According to Kelly's Trade Directory 1956 the listing for 325 Soho Rd was Stephens Kenneth, fried fish dealer
 
Hi journecy
Many thanks for your replied I can recall the pub opersite ( a little pub) Called the Harrell but not that particular one chippie
As I used to go down the steps of the continal night club which was very west Indian ordinate scene
This was in the days of the huge five pounds notes currantcy you had to knock on the door through a hatch and some one would
Look to see whom you was if except able to them you would pass your fiver through the hatch to the geezer
And the bolts would be drawn and I would be in there until six o'clock drinking barly wines
There was a chippie on the corner just along from there on the corner of Soho and as I thought was st Michaels church
As these guys whom ran the one I am on about and thought you may be on about was not the one
As these guys operated a couple of bussineess in Birmingham city they was notorious and very few people knew of there crimes
Which was big time they was running espresso bars one on broad street and one later in the top of summer hill
Along with this chippie that had been for years right up until the slum clearances of villa red
They now rum a kebab supplies out in surrounds of Sutton Coldfield supplying restaurants and chipies around the country
These people I know personally as I have a sister in law whom as got mixed up with one of there cousins
And I later found out he went to ickneild street school I can recall him as a young lad walking into our class along with his cousin
The one I know came in to the class room and said his father was a regimental officer in the British army
We did not believe him but now on sixty years on I have seen the photo of his father and I used to go his big house in Sutton
Which where he still lives today and met the other cousin came visiting when I was there one evening I think he recognised me
And bowed his head down and went passed and went out to the outer house in the garden grounds to discuss business
This relative of mine holds a high postion in suttoncoldfield I have been out in public with him so I know
Once again thanks for your time in replying Astonian,,,,
 
I wonder if the fish and chip shop you are talking about was the one that my best friend's parents ran in the early 1950s. I am pretty sure the number was about 325 Soho Road. The name was the Blackpool Fish & Chip Shop and it was just down from the Regal Cinema on the same side. My friend was called Jean Thomas. Don't know her parents' names though I'm afraid.

Judy
 
I wonder if the fish and chip shop you are talking about was the one that my best friend's parents ran in the early 1950s. I am pretty sure the number was about 325 Soho Road. The name was the Blackpool Fish & Chip Shop and it was just down from the Regal Cinema on the same side. My friend was called Jean Thomas. Don't know her parents' names though I'm afraid.

Judy

Thank you, Jayell, Phil and Astonian.

'Open 'Till Midnight was - I am told - owned and run by a gentleman called Bert Coleman and his wife Gwen. I guess they had probably sold it on to Kenneth Stevens by 1956, then, Phil.
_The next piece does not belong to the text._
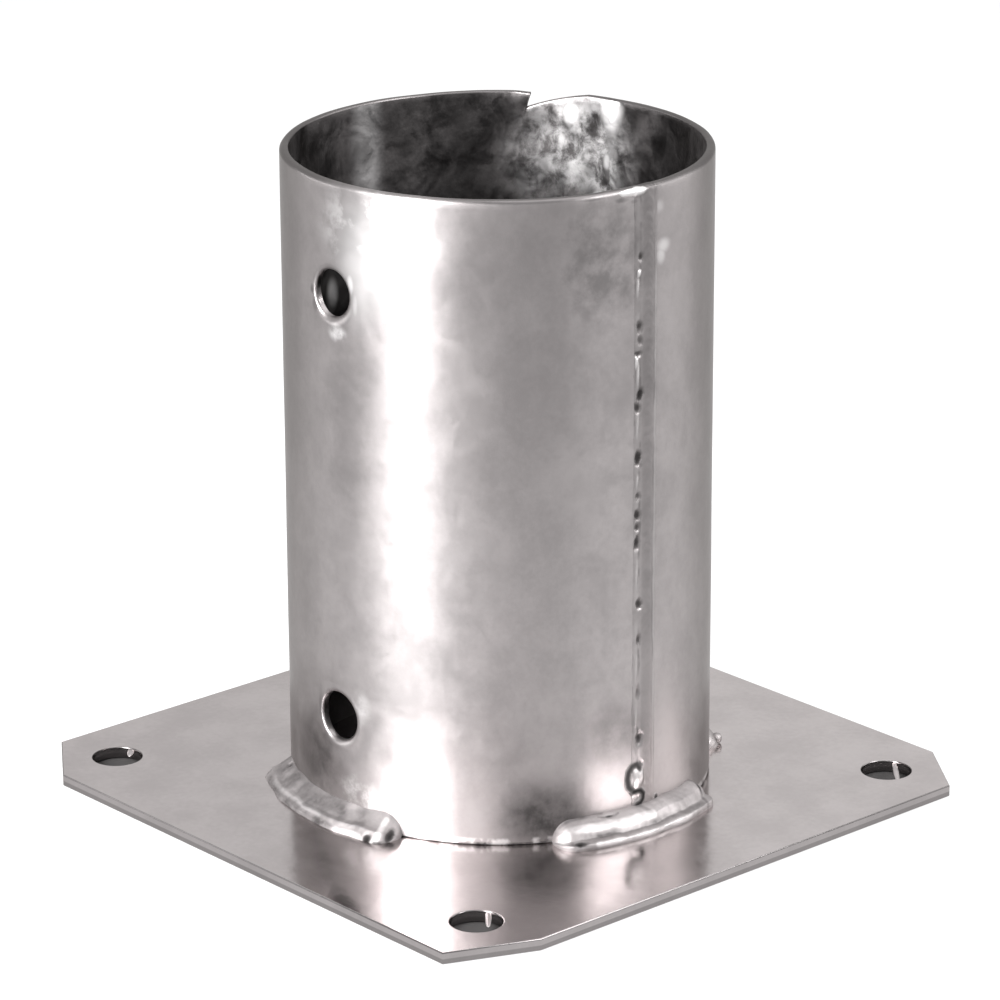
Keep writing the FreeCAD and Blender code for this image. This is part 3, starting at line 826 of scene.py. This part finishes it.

Umm, apparently the name 'Blackpool Fish and Chip shop' rings no bells as a previous or later incarnation, nor does the family name Thomas.

I guess Soho Rd had loads of chippies - but this was the only one at the time that literally stayed open until midnight!

Do you have access to a trade directory from any earlier in the 50s by any chance please, Phil?

Desperate to help someone track down more information about the shop, hopefully some pictures with the original signage, and maybe stories.

You're all doing really well here, people. I have faith in the Forum solving this for me!

Cheers!
 
journocy - The Blackpool Fish & Chip Shop wasn't the one you are looking for. I've just checked and the number of that was 369 Soho Road.

Judy
 
325? That was by the bus stop. I wasn't around in the 50s, but the chippy was well placed for getting off the bus from a night drinking in town and getting in something to eat before heading home, in the early- and mid-1980s. It was a much-reduced establishment from the one described above and the chips weren't as good as those of the chippy by the #70 bus stop on Grove Lane, a lot closer to where I lived, but 'sooner was better' at that time of night and you never knew if Mr. Suleiman or his industrious family might not grass you up for illicit chip-buying to The Family. The Grove Lane chippy might well have been closed by the time we used to drag home, too.